The real Liberators of Slaves
The real fight against slavery came from hundreds of slave revolts that had destabilized the system from the inside. The most famous of these are:
The Haitian rebellions that eliminated slavery and drove the French from the island in 1804
The rebellion led by Nat Turner in Virginia in 1831
The 1859 John Brown and Harriet Tubman attack on the Marine armory at Harper’s Ferry, a military effort by Black and white abolitionists, which forced millions to realize that pacifism would not end slavery. 
During the Civil War, 180,000 slaves took up arms and joined the fight against their masters whenever the Union army neared. And in the Mississippi Valley, two-thirds of the Union army was Black, half of whom were former slaves. Others took over abandoned plantations, and divided the land among themselves. All of this worried capitalist politicians, including Lincoln, who in April 1865 was scheming to remove former Black soldiers from the nation because he feared that these disciplined men would mount a “guerilla war” against their former owners.
Fighting Racism
There is a third story hidden within the myths of U.S. anti-racism: the story of multiracial unity and fight-back, and the fact that racism has to be constantly reinvented to prevent the potential power of a unified working class. Many CHALLENGE readers are familiar with the multiracial unity of antiracist fighters like John Brown and the Black-white unity of the 1892 New Orleans general strike. This kind of action was a constant undercurrent. 
For example, in Galveston, TX, in the 1840s-60s the common everyday experience of poor white dockworkers and enslaved Black workers overshadowed their racial “differences.” Despite the efforts of the city government to prevent mixing of Black and white workers, many rejected the bosses’ racism and saw themselves as part of the same exploited class.
Other examples suggest that rather than celebrating the bosses’ Juneteenth holiday, workers should celebrate our own Juneteenth. On June 14, 1919 nearly one hundred white lumber workers in Bogalusa, LA armed themselves to defend Black workers from company threats against unionizing. In unity, armed white workers safely escorted the Black workers from their homes to a union meeting. Several white workers were killed defending a Black worker and union activist who was on the run from company thugs trying to kill him.
These stories highlight the potential for multiracial unity among workers once we realize our common class interest. We must take inspiration from these examples but also recognize the limits. These battles focused mainly on efforts to unite workers across racial lines, but lacking a communist analysis, failed to attack the capitalist system that perpetuates and enforces racism.

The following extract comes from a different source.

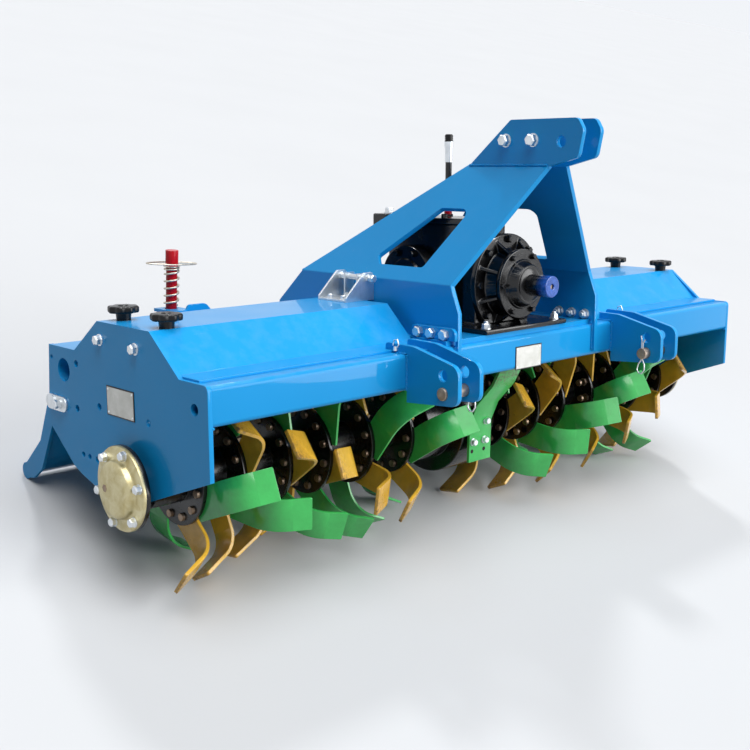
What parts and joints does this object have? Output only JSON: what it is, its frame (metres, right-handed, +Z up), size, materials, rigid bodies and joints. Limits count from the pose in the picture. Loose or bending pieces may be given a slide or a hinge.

The bosses keep racism alive in the 21st century, using holidays such as Juneteenth to keep workers divided, while hiding the story of working-class unity and fight-back. Antiracist unity poses one of the greatest threats to the bosses. Both Lincoln and Obama and every president in between understood this fact. Fighting racism is a key task for communists and the working class today. We must seize upon the history of our predecessors and build a multiracial fighting party, the PLP, to smash the racist system of capitalism once and for all.